Пятисотсвечовая лампа ярко освещает две картины: Дзержинского с Лениным и другую, давнишнюю, которая «Русский дух» называется. Вся какая-то чистая, целомудренная, пышущая молодостью и здоровьем. Зима, иней на березах, синий снег. Угол русской деревенской бани. Из оконца голубой пар курится. А на снегу балуются только что выскочившие из парной разгоряченные девушки. Залихватская удаль, озорство, молодость и сила, могучий дух русского человека!
Картину эту когда-то хотели купить у Камышева для Третьяковки – не отдал тогда, жалко было расставаться. Лет через десять сам предложил закупочной комиссии – не взяли. Ну, и черт с вами, пусть стоит в мастерской, есть она не просит. Придет время – возьмут.
Как-то перед самой болезнью наведался к нему посол одной западной державы: хотел заказать портрет своей дочери знаменитому художнику. Увидал картину «Русский дух», ахнул от удовольствия – больно понравилась. Пристал: продай, да и все. Пятьдесят тысяч долларов давал. Камышев улыбнулся и отрицательно покачал головой. «Тогда называйте свою цену, – сказал посол. – Хоть в рублях, хоть в долларах. Могу и в швейцарский банк, как будет угодно».
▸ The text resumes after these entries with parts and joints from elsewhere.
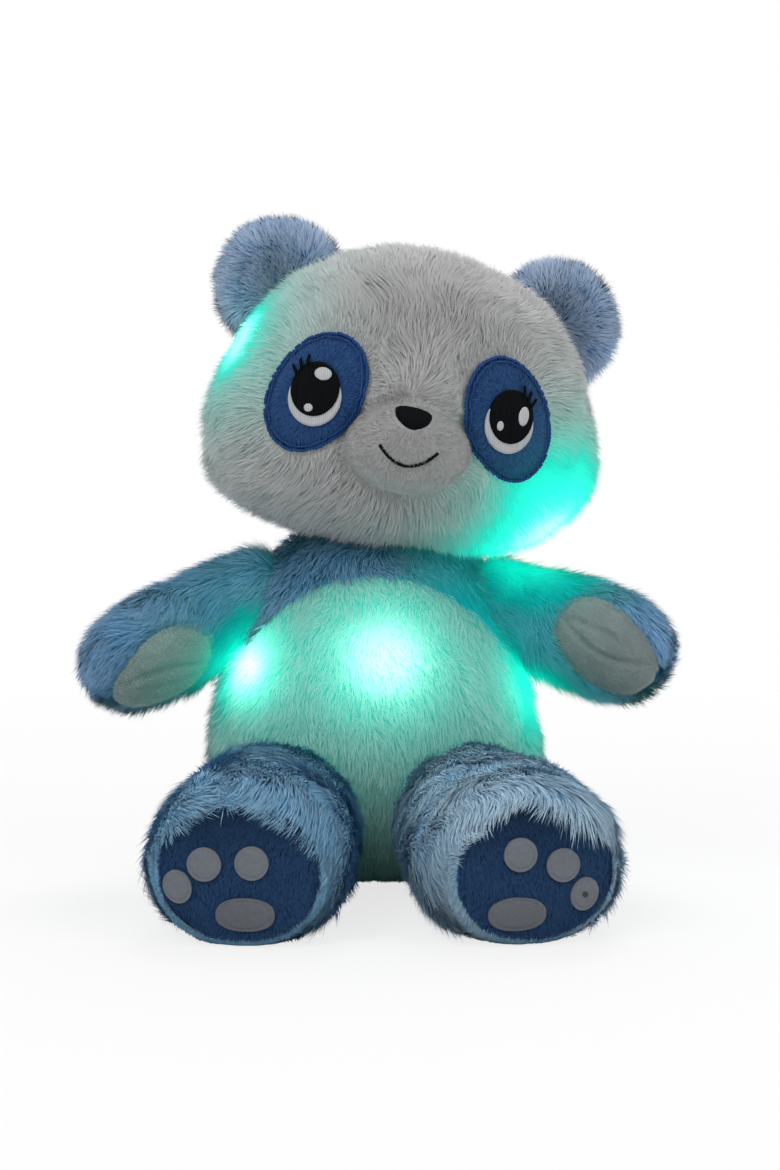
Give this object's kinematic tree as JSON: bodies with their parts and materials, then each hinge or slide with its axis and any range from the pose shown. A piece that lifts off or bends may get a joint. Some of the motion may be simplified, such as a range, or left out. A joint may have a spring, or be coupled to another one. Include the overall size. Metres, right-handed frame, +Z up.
{
  "type": "plush night light",
  "caption": "Seated plush animal night light with lights inside its belly and head, a battery case behind a zip in its back and a push switch in its foot.",
  "frame": {"origin": "middle of the flat under the seat, on the surface that the toy sits on", "axes": "+Z up, -Y the way the toy faces, +X towards the toy's own left"},
  "size_m": [0.2761, 0.2313, 0.3176],
  "materials": {
    "white_plush": "long soft pile",
    "belly_plush": "short soft pile, lit from behind",
    "muzzle_plush": "short pile",
    "blue_plush": "long two-tone pile with pale tips",
    "patch_plush": "short pile with a satin-stitched border",
    "sole_plush": "short pile",
    "pad_felt": "smooth brushed felt",
    "embroidery": "satin stitch in glossy thread",
    "fibre_fill": "loose polyester fibre",
    "pouch_cloth": "plain woven cloth",
    "zip_tape": "woven tape with moulded teeth",
    "case_plastic": "moulded",
    "black_plastic": "moulded",
    "cell_jacket": "shrink film over a steel can",
    "circuit_board": "coated laminate",
    "light_lens": "milky domed lens",
    "lead_cover": "soft lead covering",
    "plated_steel": "nickel plated"
  },
  "bodies": {
    "torso": {"back_panel": "white_plush", "battery_1": "cell_jacket", "battery_2": "cell_jacket", "battery_3": "cell_jacket", "battery_case": "case_plastic", "battery_cover": "case_plastic", "battery_pouch": "pouch_cloth", "belly_panel": "belly_plush", "body_fill": "fibre_fill", "body_harness": "lead_cover", "chest_yoke": "blue_plush", "contact_strip_bottom": "plated_steel", "contact_strip_top": "plated_steel", "control_board": "circuit_board", "cover_screw": "plated_steel", "light_belly_middle": "light_lens", "light_belly_side": "light_lens", "light_flank": "light_lens", "zip_tape_left": "zip_tape", "zip_tape_right": "zip_tape"},
    "neck": {"neck_fill": "fibre_fill"},
    "head": {"ear_left": "blue_plush", "ear_right": "blue_plush", "eye_left": "embroidery", "eye_patch_left": "patch_plush", "eye_patch_right": "patch_plush", "eye_right": "embroidery", "head_cover": "white_plush", "head_fill": "fibre_fill", "head_harness": "lead_cover", "light_cheek": "light_lens", "light_temple": "light_lens", "mouth_thread": "embroidery", "muzzle": "muzzle_plush", "nose": "embroidery"},
    "arm_right": {"arm_right_fill": "fibre_fill", "arm_right_palm": "pad_felt", "arm_right_sleeve": "blue_plush"},
    "arm_left": {"arm_left_fill": "fibre_fill", "arm_left_palm": "pad_felt", "arm_left_sleeve": "blue_plush"},
    "leg_right": {"leg_right_cover": "blue_plush", "leg_right_fill": "fibre_fill", "leg_right_heel_pad": "pad_felt", "leg_right_sole": "sole_plush", "leg_right_toe_pad_inner": "pad_felt", "leg_right_toe_pad_middle": "pad_felt", "leg_right_toe_pad_outer": "pad_felt"},
    "leg_left": {"leg_left_cover": "blue_plush", "leg_left_fill": "fibre_fill", "leg_left_heel_pad": "pad_felt", "leg_left_sole": "sole_plush", "leg_left_toe_pad_inner": "pad_felt", "leg_left_toe_pad_middle": "pad_felt", "leg_left_toe_pad_outer": "pad_felt", "switch_body": "black_plastic", "switch_lead": "lead_cover"},
    "slider": {"zip_slider": "plated_steel"},
    "pull": {"zip_pull": "plated_steel"},
    "plunger": {"switch_plunger": "black_plastic"}
  },
  "joints": [
    {"name": "head_turn", "type": "hinge", "parent": "torso", "child": "neck", "pos_m": [0.004, 0.002, 0.156], "axis": [0, 0, 1], "range_deg": [-25, 25], "stiffness_Nm_per_rad": 1.5},
    {"name": "head_nod", "type": "hinge", "parent": "neck", "child": "head", "pos_m": [0.004, 0.002, 0.156], "axis": [1, 0, 0], "range_deg": [-8, 8], "stiffness_Nm_per_rad": 8},
    {"name": "arm_right_raise", "type": "hinge", "parent": "torso", "child": "arm_right", "pos_m": [-0.062, -0.003, 0.138], "axis": [0, 1, 0], "range_deg": [-12, 30], "stiffness_Nm_per_rad": 1},
    {"name": "arm_left_raise", "type": "hinge", "parent": "torso", "child": "arm_left", "pos_m": [0.063, -0.003, 0.133], "axis": [0, -1, 0], "range_deg": [-12, 30], "stiffness_Nm_per_rad": 1},
    {"name": "leg_right_raise", "type": "hinge", "parent": "torso", "child": "leg_right", "pos_m": [-0.045, -0.048, 0.037], "axis": [-1, 0, 0], "range_deg": [0, 35], "stiffness_Nm_per_rad": 2},
    {"name": "leg_left_raise", "type": "hinge", "parent": "torso", "child": "leg_left", "pos_m": [0.044, -0.048, 0.037], "axis": [-1, 0, 0], "range_deg": [0, 35], "stiffness_Nm_per_rad": 2},
    {"name": "zip_slide", "type": "slide", "parent": "torso", "child": "slider", "axis": [0, 0, -1], "range_m": [0, 0.043]},
    {"name": "pull_swing", "type": "hinge", "parent": "slider", "child": "pull", "pos_m": [0, 0.0581, 0.0875], "axis": [1, 0, 0], "range_deg": [0, 150]},
    {"name": "switch_press", "type": "slide", "parent": "leg_left", "child": "plunger", "axis": [-0.2316, 0.9728, 0], "range_m": [0, 0.001], "stiffness_N_per_m": 200}
  ]
}
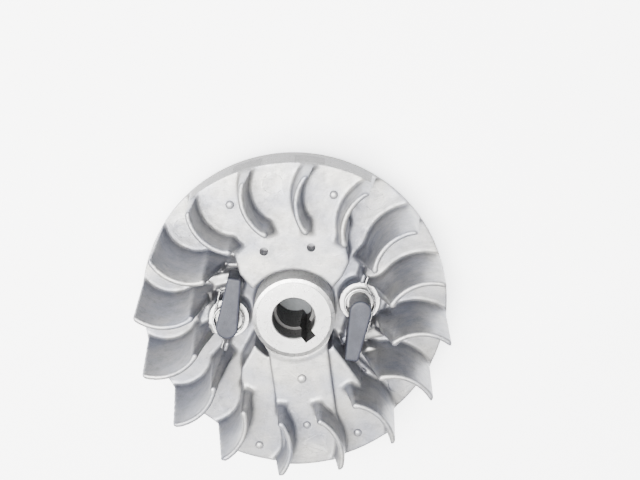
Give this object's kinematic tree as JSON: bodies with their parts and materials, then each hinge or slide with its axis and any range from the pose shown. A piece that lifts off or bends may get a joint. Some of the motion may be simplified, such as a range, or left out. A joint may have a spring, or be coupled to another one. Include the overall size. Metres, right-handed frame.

– Дело не в цене. Просто моя картина не продается, – категорически отказал художник.
– Она может украсить наш национальный музей! – настаивал посол.
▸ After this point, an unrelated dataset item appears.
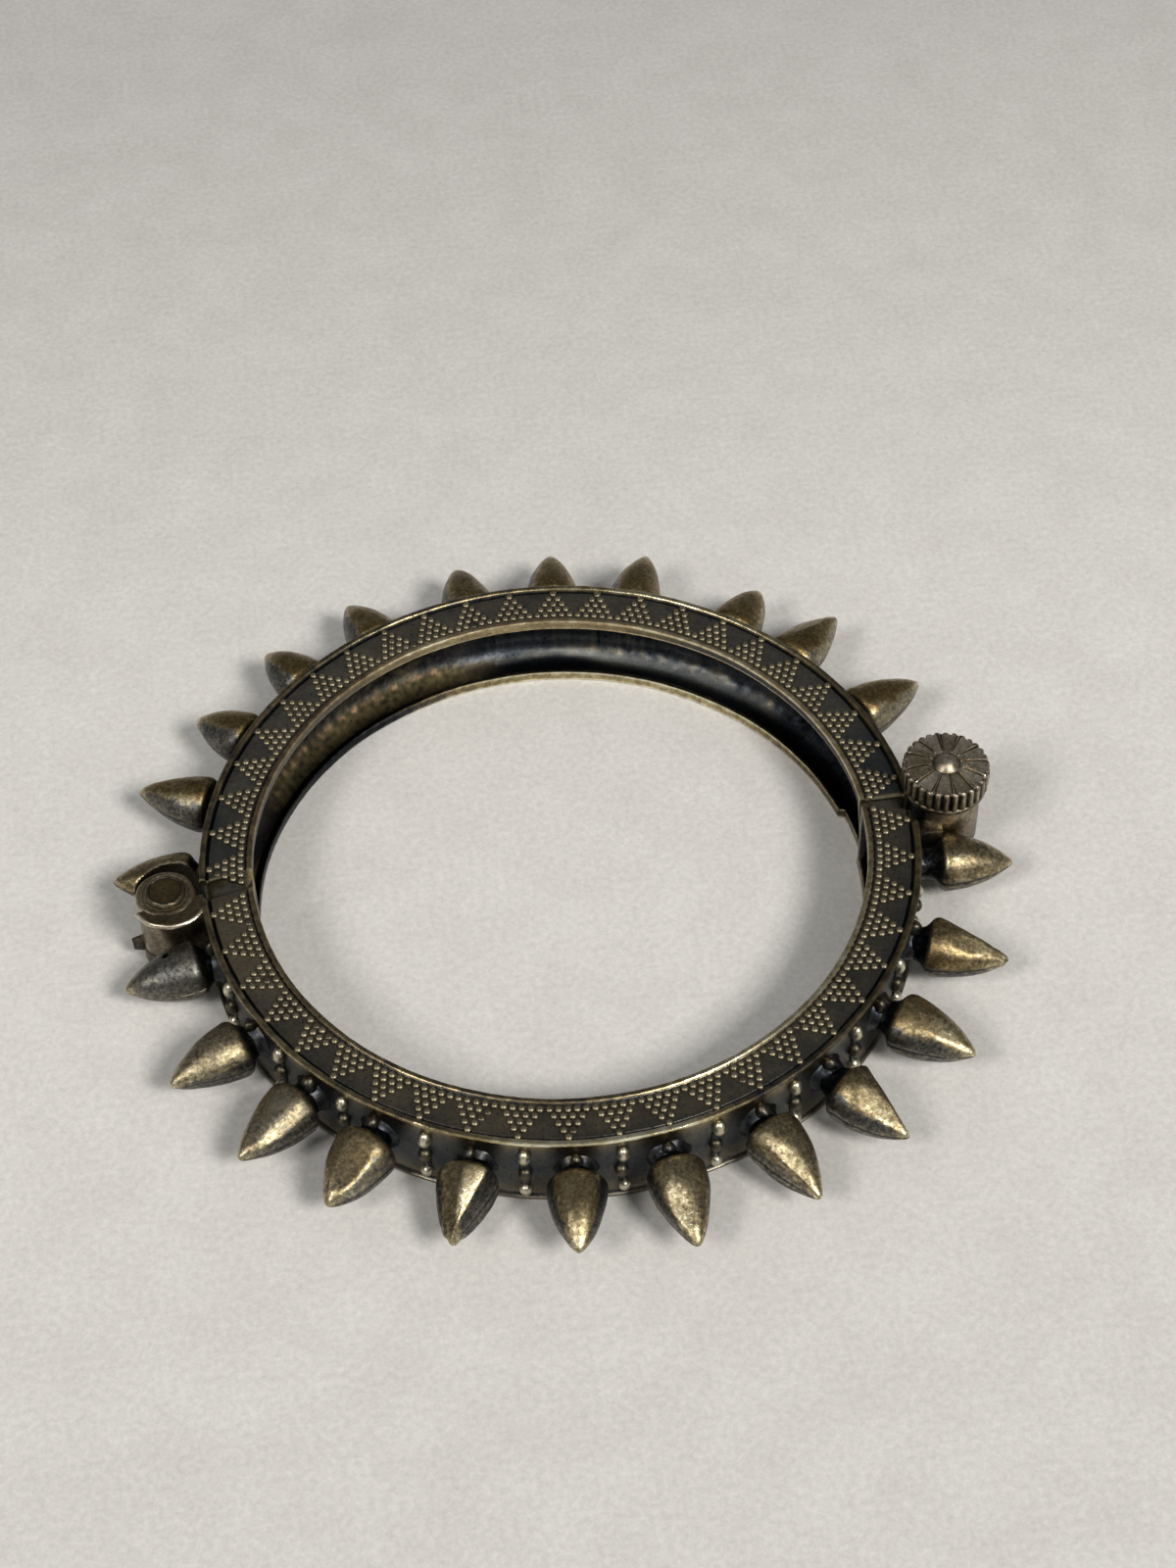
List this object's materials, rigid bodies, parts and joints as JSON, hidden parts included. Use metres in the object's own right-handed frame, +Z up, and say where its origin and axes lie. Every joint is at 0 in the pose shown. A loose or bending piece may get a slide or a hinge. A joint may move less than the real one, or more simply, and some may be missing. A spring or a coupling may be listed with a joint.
{
  "type": "spiked hinged bangle",
  "caption": "Hinged metal bangle: a channel-section ring edged with granule triangles, set round with hollow spikes, and closed by a riveted hinge and a screw clasp with a knurled knob.",
  "frame": {"origin": "the centre of the wrist opening, on the plane that the bangle's lower rim rests on", "axes": "+Z up along the wrist, -X to the hinge, +X to the clasp, +Y to the half ring that carries the lower knuckles"},
  "size_m": [0.088, 0.0883, 0.0132],
  "materials": {
    "aged_silver": "worn, with dark patina in the hollows",
    "dark_silver": "dark patina",
    "worn_silver": "worn bright on the edges"
  },
  "bodies": {
    "far_half": {"far_half": "aged_silver", "hinge_pin": "dark_silver"},
    "near_half": {"near_half": "aged_silver"},
    "clasp_screw": {"clasp_screw": "worn_silver"}
  },
  "joints": [
    {"name": "hinge", "type": "hinge", "parent": "far_half", "child": "near_half", "pos_m": [-0.0385, 0, 0], "axis": [0, 0, 1], "range_deg": [-70, 0]},
    {"name": "clasp_unscrew", "type": "slide", "parent": "near_half", "child": "clasp_screw", "axis": [0, 0, 1], "range_m": [0, 0.012]}
  ]
}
Но Михаил Герасимович смотрел сейчас не на эту картину, а на вторую, ту, которую не допустили на московскую выставку, и, наверно, в сотый раз спрашивал: почему? Как всегда, собранный, рыцарь революции Феликс Дзержинский сидит в полупрофиль напротив Ильича и рассказывает, как готовилось это чудовищное преступление против человечества – выстрел Фанни Каплан, выстрел в самое сердце революции. Он сообщает Ильичу, что по первоначальному плану в него должен был стрелять профессиональный убийца, нанятый уголовник. Но не поднялась рука, отказался. Вторым был белогвардеец. Тоже не смог. У Каплан рука не дрогнула. Это была ядовитая змея, скользкая и зловонная, враг жизни, сеятель смерти.
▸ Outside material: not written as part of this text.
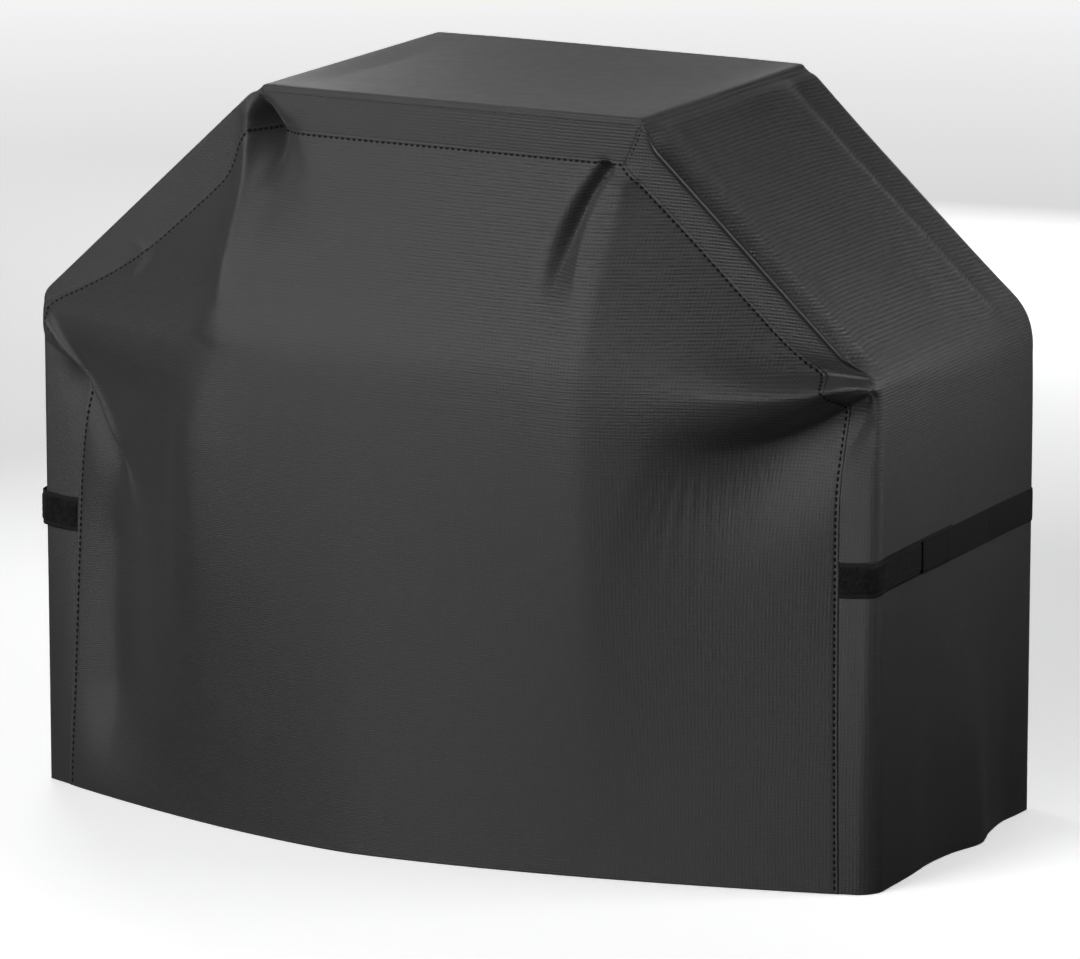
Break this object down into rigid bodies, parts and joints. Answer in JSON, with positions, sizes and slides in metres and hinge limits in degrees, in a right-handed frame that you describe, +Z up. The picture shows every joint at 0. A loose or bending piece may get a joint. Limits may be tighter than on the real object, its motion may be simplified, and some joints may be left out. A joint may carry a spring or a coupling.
{
  "type": "grill cover",
  "caption": "Fitted fabric cover for a grill: open below, flat on top with sloping shoulders, a stitched-in front panel and a hook-and-loop strap low on each side.",
  "frame": {"origin": "bottom centre of the whole object's box, on the surface that the hem stands on", "axes": "+Z up, the front panel faces -Y, +X to the right as seen from the front"},
  "size_m": [1.4798, 0.764, 1.165],
  "materials": {
    "cover_fabric": "satin",
    "thread": "matte",
    "binding_tape": "satin",
    "webbing": "matte",
    "loop_pile": "matte",
    "hook_plastic": "matte"
  },
  "bodies": {
    "cover": {"top_panel": "cover_fabric", "right_side_panel": "cover_fabric", "left_side_panel": "cover_fabric", "front_panel": "cover_fabric", "back_panel": "cover_fabric", "front_seam_thread": "thread", "back_seam_thread": "thread", "top_edge_thread": "thread", "front_seam_binding": "binding_tape", "back_seam_binding": "binding_tape", "right_top_binding": "binding_tape", "left_top_binding": "binding_tape", "front_hem_tape": "binding_tape", "back_hem_tape": "binding_tape", "right_hem_tape": "binding_tape", "left_hem_tape": "binding_tape", "right_loop_strip": "loop_pile", "right_strap_root": "webbing", "right_loop_stitches": "thread", "right_anchor_stitches": "thread", "left_loop_strip": "loop_pile", "left_strap_root": "webbing", "left_loop_stitches": "thread", "left_anchor_stitches": "thread"},
    "right_strap": {"right_strap": "webbing"},
    "right_tab": {"right_strap_tab": "webbing", "right_hook_patch": "hook_plastic", "right_tab_stitches": "thread"},
    "left_strap": {"left_strap": "webbing"},
    "left_tab": {"left_strap_tab": "webbing", "left_hook_patch": "hook_plastic", "left_tab_stitches": "thread"}
  },
  "joints": [
    {"name": "right_strap_swing", "type": "hinge", "parent": "cover", "child": "right_strap", "pos_m": [0.737, 0.3395, 0.497], "axis": [0, 0, 1], "range_deg": [0, 120]},
    {"name": "right_tab_peel", "type": "hinge", "parent": "right_strap", "child": "right_tab", "pos_m": [0.7394, 0.0555, 0.497], "axis": [0, 0, 1], "range_deg": [0, 150]},
    {"name": "left_strap_swing", "type": "hinge", "parent": "cover", "child": "left_strap", "pos_m": [-0.737, 0.3395, 0.452], "axis": [0, 0, -1], "range_deg": [0, 120]},
    {"name": "left_tab_peel", "type": "hinge", "parent": "left_strap", "child": "left_tab", "pos_m": [-0.7394, 0.0555, 0.452], "axis": [0, 0, -1], "range_deg": [0, 150]}
  ]
}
Камышев смотрит на Ленина, Ленин – на Дзержинского, а может, на самого художника. Взгляд Ильича сосредоточенный, глубокий, пронизывающий толщу грядущих лет. Кажется, Ленин предвидит новые выстрелы – в Кирова, в Тельмана, в Патриса Лумумбу, и пули, отравленные ядом цинизма, лицемерия и ненависти к человеку. И предостерегает: будьте бдительны!
Что это? Как будто звонок в парадном? Или ему показалось? Пусть, там откроют.
И вот они врываются, не входят, а именно врываются в его мастерскую – художники, картины которых тоже не приняли на московскую выставку: Владимир Машков, Петр Еременко, Карен Вартанян и Павел Окунев. Вчетвером. Шумно, гулко, возбужденно и весело. И с ходу, не сказав даже «Здравствуйте», почти хором:
– Победа!…
– Победа, Михаил Герасимович!…
– Полный разгром формалистов и абстракционистов!…
А он поднялся, тоже подожженный, насторожился вопросительно.
– Сейчас в Манеже выставку посетили руководители партии и правительства, – торопливо сообщил Карен.
– Ну и…? – Камышев ждет. А у тех весенние лица и глаза сияют радостью и восторгом.
– Досталось формалистам и абстракционистам… – сказал Машков.
– Но самое интересное, – заговорил весь багровый Еременко – что как-то по-новому, свежо прозвучали там слова Владимира Ильича о том, что искусство принадлежит народу, что оно должно быть понятно широким массам.
Лицо Камышева вдруг стало ясным, даже как будто, морщинки исчезли. Предложил всем сесть и сам осторожно опустился в кресло.
Наперебой ему рассказывали в деталях, что происходило сейчас в Манеже. Он слушал внимательно, широко раскрыв горящие глаза. И вдруг синие губы его дрогнули, глаза стали влажными. Не выдержал. Но это уже были слезы радости.